In its favor is the fact that millets (there’s more than just Japanese) belong to a special “country club.” Other members of that club include corn, sorghum, sudangrass, their hybrids and sugarcane. During photosynthesis, most plants create compounds using three-carbon modules, so they’re called C-3s. But these six crops perform their carbon-structuring functions using four-carbon modules – thus botanists collectively call them C-4s.

The C-4 trait is very beneficial, particularly in regions where too much heat combines with too little moisture. This is true because in order for a plant to gather carbon atoms from the air, it opens up its stomas (microscopic openings on its leaves). C-4 plants use their stomas to limit moisture loss and retain acquired carbon; they perform these tasks more efficiently than C-3s.

Here’s how these C-4s rank in terms of moisture retention “skills”: millets, sorghums, sudangrasses, sugarcane and then corn.

A little more background on millet is in order: India is the country which grows the most millet. Ag scientists there determined that millets can be grown on soils less than six inches deep. They don’t require rich soils and fit well in that country’s vast dryland regions. Indian agronomists stress that millet culture relies very little on synthetic fertilizers. Typically, Indian farmers grow millet quite well using just barnyard manures – most of that coming from milking water buffalo. Politicians like this practice because it means that less chemical fertilizer has to be government subsidized.

Millet grown under traditional methods attracts few pests, thus Indian millet farmers basically are quite environmentally friendly. It’s fairly obvious that Northeast sustainable farmers growing millet can have a lot in common with their counterpoints in ancient lands like India.

Mentally leaving droughty conditions behind, we see that when the precipitation pendulum swings the other way, millets fare quite well with moisture surpluses. For example, Japanese millet can be grown in wetlands, depending on the region. It doesn’t grow well in sandy soils but can grow well in flooded soils with standing water, provided that part of the plant remains above the water’s surface. Japanese millet (Echinochloa frumentacia) has limited frost tolerance but can be grown at low and medium altitudes.

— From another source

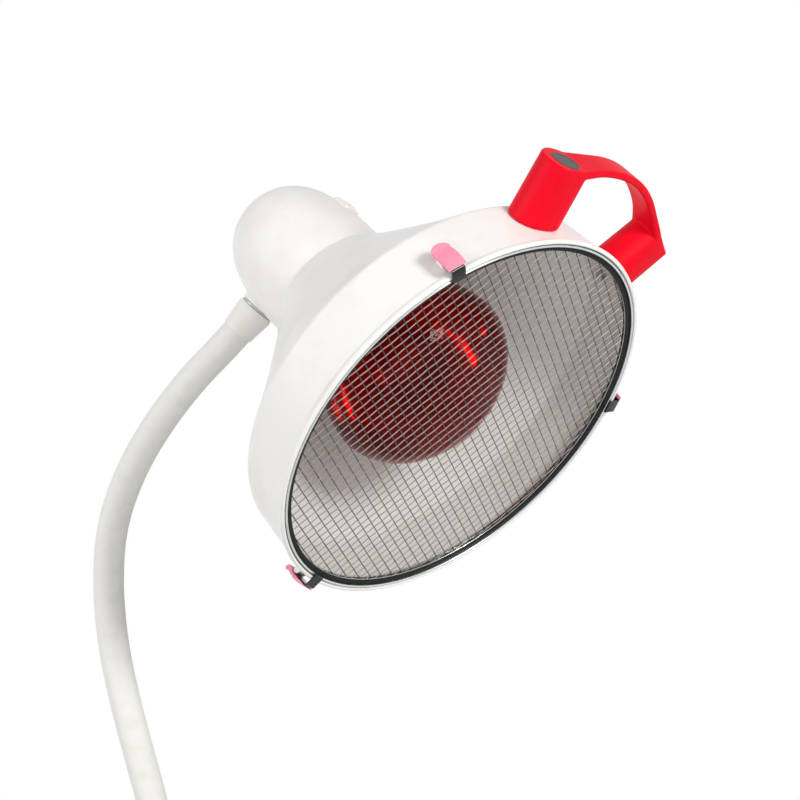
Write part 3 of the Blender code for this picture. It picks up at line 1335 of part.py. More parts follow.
def build_wiring(head):
    """The terminal block on the shoulder, and the leads to it from the arm, switch and holder."""
    back = -SHOULDER_DEPTH - GAP
    half = TERMINAL_LENGTH / 2
    low = (TERMINAL_RADIUS - TERMINAL_DEPTH / 2, -half, back - TERMINAL_HEIGHT)
    high = (TERMINAL_RADIUS + TERMINAL_DEPTH / 2, half, back)
    add_object("terminal_block", block("terminal_block", low, high), "grey_plastic", head)
    top = back - TERMINAL_HEIGHT - GAP
    clear = top - LEAD_RISE

    stud_end = BOSS_FACE - STUD_REACH
    start = -(stud_end - LEAD_RADIUS - GAP)
    finish = math.asin(LEAD_SPACING / LEAD_RING_RADIUS)
    route = []
    for k in range(LEAD_POINTS):
        share = k / (LEAD_POINTS - 1)
        angle = math.pi + (finish - math.pi) * share
        radius = -start + (LEAD_RING_RADIUS + start) * float(smoothstep(4 * share))
        height = -ARM_AXIS_DEPTH + (clear + ARM_AXIS_DEPTH) * float(smoothstep((share - 0.3) / 0.7))
        route.append((radius * math.cos(angle), radius * math.sin(angle), height))
    route.append((route[-1][0], route[-1][1], top))
    add_wire("supply_lead", route, LEAD_RADIUS, "brown_lead", head)

    switch_front = -ARM_AXIS_DEPTH + SWITCH_BODY_WIDTH / 2 + GAP
    route = []
    for k in range(LEAD_POINTS // 2 + 1):
        share = 2 * k / LEAD_POINTS
        bow = LEAD_BOW * math.sin(math.pi * share)
        route.append((LEAD_RING_RADIUS - bow, 0, top + (switch_front - top) * share))
    add_wire("switch_lead", route, LEAD_RADIUS, "brown_lead", head)

    rear = -HOLDER_FRONT_DEPTH - HOLDER_LENGTH - CONTACT_TAIL - GAP
    turn = rear - LEAD_REAR
    start_angle = -finish
    route = [(LEAD_RING_RADIUS * math.cos(finish), -LEAD_RING_RADIUS * math.sin(finish), top)]
    for k in range(LEAD_POINTS):
        share = k / (LEAD_POINTS - 1)
        angle = start_angle + (LEAD_NEUTRAL_TURN - start_angle) * float(smoothstep(2 * share))
        radius = LEAD_RING_RADIUS * float(1 - smoothstep((share - 0.5) / 0.4))
        height = clear + (turn - clear) * float(smoothstep(share / 0.75))
        height += (rear - turn) * float(smoothstep((share - 0.9) / 0.1))
        route.append((radius * math.cos(angle), radius * math.sin(angle), height))
    add_wire("neutral_lead", route, LEAD_RADIUS, "blue_lead", head)


def main():
    """Builds the lamp from its base to its head."""
    clear_scene()
    base = build_base()
    arm_end = build_arm(base)
    build_swivel(arm_end)
    head = joint_empty("head", HEAD_FRAME, arm_end)
    build_shade(head)
    build_grille(head)
    build_housing(head)
    build_switch(head)
    build_holder(head)
    build_bulb(head)
    build_handle(head)
    build_clips(head)
    build_wiring(head)


if __name__ == "__main__":
    main()
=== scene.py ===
"""Infrared heat therapy lamp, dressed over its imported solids.

Each sub-assembly is a class: its fields are its sizes and its methods make its meshes and give
them their finishes. Surfaces are worked out with numpy as lofts, which are rows of closed rings.

Metres, +Z up. The head has its own frame: z runs out of the mouth along the lamp's axis and is 0
in the plane of the guard's face, x points away from the arm, and y completes a right-handed set.
"""

import json
import logging
import math
from dataclasses import dataclass
from enum import Enum
from typing import Any, Sequence

import bmesh
import bpy
import numpy as np
from mathutils import Matrix, Vector

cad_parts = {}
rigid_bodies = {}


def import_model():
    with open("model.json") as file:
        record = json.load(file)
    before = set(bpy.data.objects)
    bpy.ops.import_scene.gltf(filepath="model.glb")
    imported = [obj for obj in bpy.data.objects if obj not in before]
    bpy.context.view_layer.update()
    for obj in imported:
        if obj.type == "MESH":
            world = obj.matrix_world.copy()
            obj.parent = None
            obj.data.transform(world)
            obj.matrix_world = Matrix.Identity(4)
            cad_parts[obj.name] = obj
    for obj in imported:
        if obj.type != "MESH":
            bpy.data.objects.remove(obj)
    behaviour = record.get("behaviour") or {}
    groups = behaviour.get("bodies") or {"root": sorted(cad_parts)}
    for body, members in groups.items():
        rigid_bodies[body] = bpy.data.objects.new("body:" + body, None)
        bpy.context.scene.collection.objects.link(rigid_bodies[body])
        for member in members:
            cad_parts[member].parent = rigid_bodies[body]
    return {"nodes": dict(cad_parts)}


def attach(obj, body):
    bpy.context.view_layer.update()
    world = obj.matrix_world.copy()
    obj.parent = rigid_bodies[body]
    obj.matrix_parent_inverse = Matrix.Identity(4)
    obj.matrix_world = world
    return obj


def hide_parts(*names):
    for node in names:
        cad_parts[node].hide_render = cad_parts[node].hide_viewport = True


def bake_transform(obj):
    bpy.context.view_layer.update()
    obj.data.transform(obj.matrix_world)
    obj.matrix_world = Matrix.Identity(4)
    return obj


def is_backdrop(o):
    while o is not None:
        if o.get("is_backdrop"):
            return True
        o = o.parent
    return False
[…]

The most common millet grown in the Northeast is E. frumentacia, which has coarse leaves and grows up to five feet tall, depend on moisture availability and soil fertility. The seed head is four to eight inches long and dark purplish in color, with no awns. Seeds may be drilled no deeper than one inch or broadcast. Recommended drilling rate is 30 lbs./acre.

When broadcasting millet seed, increase the per acre seeding rate to 25 – 30 lbs. When millet is headed out, harvest it for forage, because it’s already done creating roughage dry matter. In the Northeast, there’s not much likelihood of this millet drying down enough to combine successfully. At most locations in our region, millet can be planted in the last half of July and should be ready by the first day of autumn.

Another plus for millet – should crop people decide to graze its aftermath – is that there’s no prussic (hydrogen cyanide) acid. For grass-fed certified organic farmers, I recommend that they mechanically harvest the stand as soon as one of those dark purplish heads appears. If one red-winged blackbird is seen dining on a millet head, that stand may have already advanced past the stage of grass-fed grain-free organic approval.

When the millet is mature for forage, or fatally frosted (whichever comes first), plant a blend of oats and a winter forage like rye, triticale, wheat or speltz immediately after the millet is harvested. With any luck, growers should be able to harvest that crop as forage in mid- to late- October; leave a stubble at least four inches tall to optimize regrowth. The oats will winter kill, but the winter forage will survive and perk to life sometime the following March, looking beautifully green compared to the tan, still dormant, perennial fields close by.

After the millet forage has been harvested, the oat/winter forage blend – even though part of it is dead – will serve as a great place to apply winter’s manure.